Southern literary icon Flannery O’Connor loved peacocks, despite their tendency to annoy relatives and neighbors.
In an essay on her favorite bird, O’Connor wrote, “I intend to stand firm and let the peacocks multiply, for I am sure that, in the end, the last word will be theirs.”
As she raised her peacocks in her final home in Milledgeville, the boisterous birds were embroidered into the author’s iconography.
Each year, the Flannery O’Connor Childhood Home, a period museum on Charlton Street where O’Connor spent the first 13 years of her life, throws their annual fundraiser, the Peacock Party. The annual soirée helps fund the continuing maintenance of the house as well as special events.

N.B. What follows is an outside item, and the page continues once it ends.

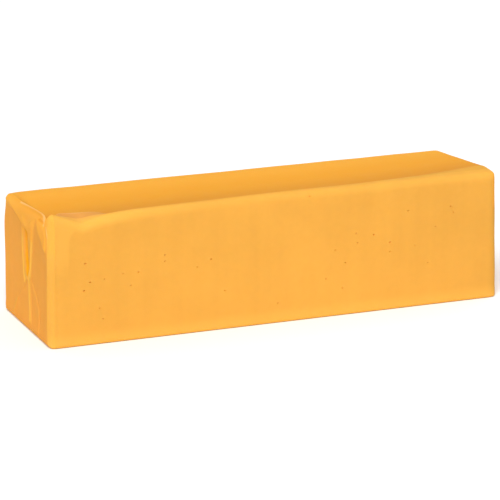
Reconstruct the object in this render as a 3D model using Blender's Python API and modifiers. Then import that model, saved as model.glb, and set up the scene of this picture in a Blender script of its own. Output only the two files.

For the first time in recent memory, the Peacock Party will be held at the home itself. In years past, the home was not quite large enough to host a full party. Thanks to the neighbors, who have joined in opening their garden area, the party will happen under the moonlight this year.
“The house is really small,” Flannery O’Connor Childhood Home Foundation manager Cody Shelley said. “Flannery did not live an extravagant lifestyle in Savannah. It’s a quite modest row house. We don’t have room to have this kind of party at the house. We had to have the partnership of our neighbors to accommodate the kind of numbers that we would get for the Peacock Party and the bar and food we’d need to set up.
“The house we’re having the party in conjunction with is the house Flannery’s surrogate grandmother lived in. Flannery played in those spaces when she was a little girl.”
Along with heavy hors d’oeuvres, live music from Jackson Evans, libations and encouraged costuming, the Peacock Party will also have a silent auction with vacation rentals, art and more to help with the fundraising.
“It is the one fundraiser we do every year,” Shelley said. “There’s a silent auction to raise money. It’s full of amazing art, tickets to things in town. All kinds of great items. This is the one event that we have to focus on fundraising to support the home, the programming that we offer, the open hours, the maintenance, all of that. We have some beautiful vacation rentals in the silent auction. We have a signature art piece. Panhandle Slim art. Signed books from local authors. It’s very local-centric.”
The fundraiser will help finance a free lecture series in the fall featuring author Charles Frazier, whose book “Cold Mountain” won the National Book Award in 1998, and was later adapted into an Academy Award-winning film in 2003.
“It’s going to be in the garden with the house open for people to come and visit, in conjunction with our neighbors,” Shelley said. “So it’s in their courtyard, garden area, out in the moonlight. It’s going to be gorgeous.”